There are two open source, GPL'd modules that Weitzman counts on for such migrations:

  • Table Wizard: Takes MySQL tables and writes Views integrations automatically
  • Migrate: Builds on Table Wizard by migrating certain views and view subsets of legacy data and pushing into Drupal as nodes, comments, taxonomy terms, etc.

The folks at The Economist identified the important legacy data. Then, for example, Weitzman can have Migrate make a view for all articles from December 2 years ago, take a look at the results to see what's wrong in the migration, and delete any mangled migrated data without having to manually do all of the data bookkeeping.

For a publication site, Weitzman also uses Pressflow https://launchpad.net/pressflow from Four Kitchens, which is a Drupal distribution built for high performance using a combination of Drupal 6 and patches from Drupal 7. Given that The Economist sees 20 to 30 million page views and 3 to 4 million unique visitors per month, performance had to be considered.

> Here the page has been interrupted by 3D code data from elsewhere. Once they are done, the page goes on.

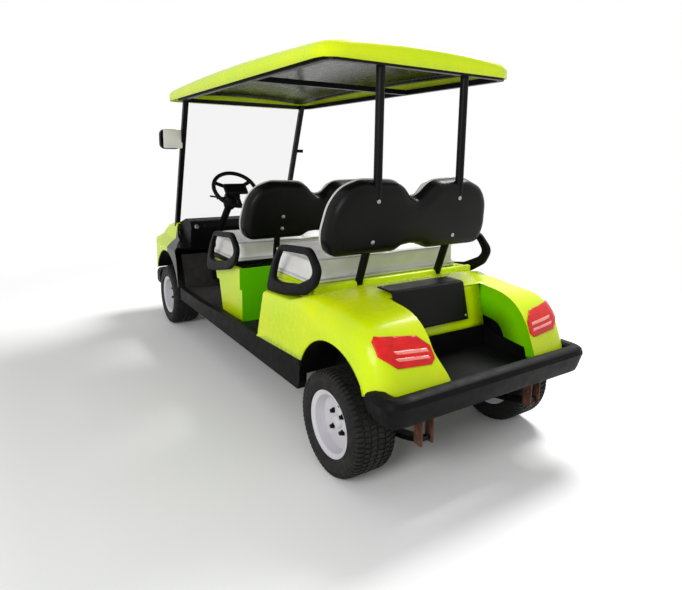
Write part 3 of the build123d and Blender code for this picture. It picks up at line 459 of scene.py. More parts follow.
def blown(bm, name, voxel, cap, hold):
    """Remesh a solid evenly and swell it as filled cloth; hold says how freely a point may move."""
    mesh = bpy.data.meshes.new(name)
    bm.to_mesh(mesh)
    bm.free()
    form = bpy.data.objects.new(name + "_form", mesh)
    scene.collection.objects.link(form)
    even = form.modifiers.new("even", "REMESH")
    even.mode = "VOXEL"
    even.voxel_size = voxel
    depsgraph = bpy.context.evaluated_depsgraph_get()
    even_mesh = bpy.data.meshes.new_from_object(form.evaluated_get(depsgraph))
    form.modifiers.clear()
    form.data = even_mesh
    rest = [v.co.copy() for v in even_mesh.vertices]
    cloth = form.modifiers.new("filling", "CLOTH")
    cloth.settings.quality = 4
    cloth.settings.use_pressure = True
    cloth.settings.uniform_pressure_force = 4.0
    cloth.settings.effector_weights.gravity = 0.0
    cloth.settings.tension_stiffness = 12.0
    cloth.settings.compression_stiffness = 12.0
    cloth.settings.bending_stiffness = 0.6
    cloth.point_cache.frame_start = 1
    cloth.point_cache.frame_end = filling_frames
    for step in range(1, filling_frames + 1):
        scene.frame_set(step)
    swollen = bpy.data.meshes.new_from_object(form.evaluated_get(bpy.context.evaluated_depsgraph_get()))
    moved = [v.co.copy() for v in swollen.vertices]
    bpy.data.meshes.remove(swollen)
    scene.frame_set(1)
    form.modifiers.clear()
    for vertex, old, new in zip(even_mesh.vertices, rest, moved):
        step = new - old
        if step.length > cap:
            step = step * (cap / step.length)
        vertex.co = old + step * hold(old)
    out = bmesh.new()
    out.from_mesh(even_mesh)
    bpy.data.objects.remove(form)
    return out


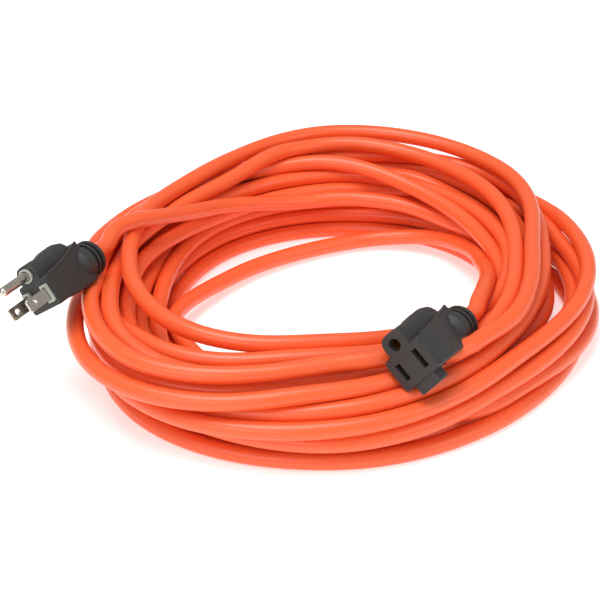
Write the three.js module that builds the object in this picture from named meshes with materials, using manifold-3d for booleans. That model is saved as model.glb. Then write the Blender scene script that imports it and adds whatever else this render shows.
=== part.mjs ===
// A coiled outdoor extension cord: moulded three-prong plug, moulded three-slot connector and one
// long round cord.
// Millimetres, +Z up. The coil lies flat on Z = 0. The plug hangs over its left rim and the connector
// lies on top of its front right side.
// Each end piece is built in its own axes: +X out of the face, +Z towards the ground pin, with the
// cord leaving along -X. "Back" distances run from the face towards the cord.
import * as THREE from 'three';
import { mergeVertices } from 'three/addons/utils/BufferGeometryUtils.js';
import Module from 'manifold-3d';

const wasm = await Module();
wasm.setup();

// Cord.
const CORD_DIAMETER = 8.8;
const WIRE_DIAMETER = 3.1;
const STRAND_DIAMETER = 1.9;

// Coil ring that stands for the bundled turns.
const COIL_CENTRE_X = 7.2;
const COIL_INNER_RADIUS = 98;
const COIL_OUTER_RADIUS = 142;
const COIL_HEIGHT = 44;
const COIL_SHOULDER = 13;

// Standard three-prong pattern.
const BLADE_SPACING = 12.7;
const GROUND_OFFSET = 11.9;
const BLADE_THICKNESS = 1.52;
const BLADE_WIDTH = 6.35;
const BLADE_LENGTH = 16.6;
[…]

This distribution is fully Drupal API compatible and is designed to take advantage of Varnish's  reverse proxy capabilities to take a lot of load off of both Drupal and MySQL.

Another new feature added to the site is a grid-based theme. Weitzman says that the 960 pixel grid-based theme is popular in Drupal for simplifying site layout work and making it easier to work with designers for quick theme changes.

Other important tools include:

  • A new focus on testing, such as unit tests with SimpleTest and Selenium and Hudson to launch automated tests every time a change is checked into Subversion
  • Changing to Apache Lucene/SOLR for search, using the hosted Acquia Search solution
  • Unfuddle for ticket tracking

Much Farther to Go

Ultimately, Purdie says that they're far less worried with finishing the full migration than they are with rolling out new features to engage readers. Many "heated discussions" result from this decision as their current hybrid approach increases the level of complexity.

The decision likely won't change until it would provide more business value to complete the migration than to finish another new feature. Just where that tipping point is, however, can be hard to spot.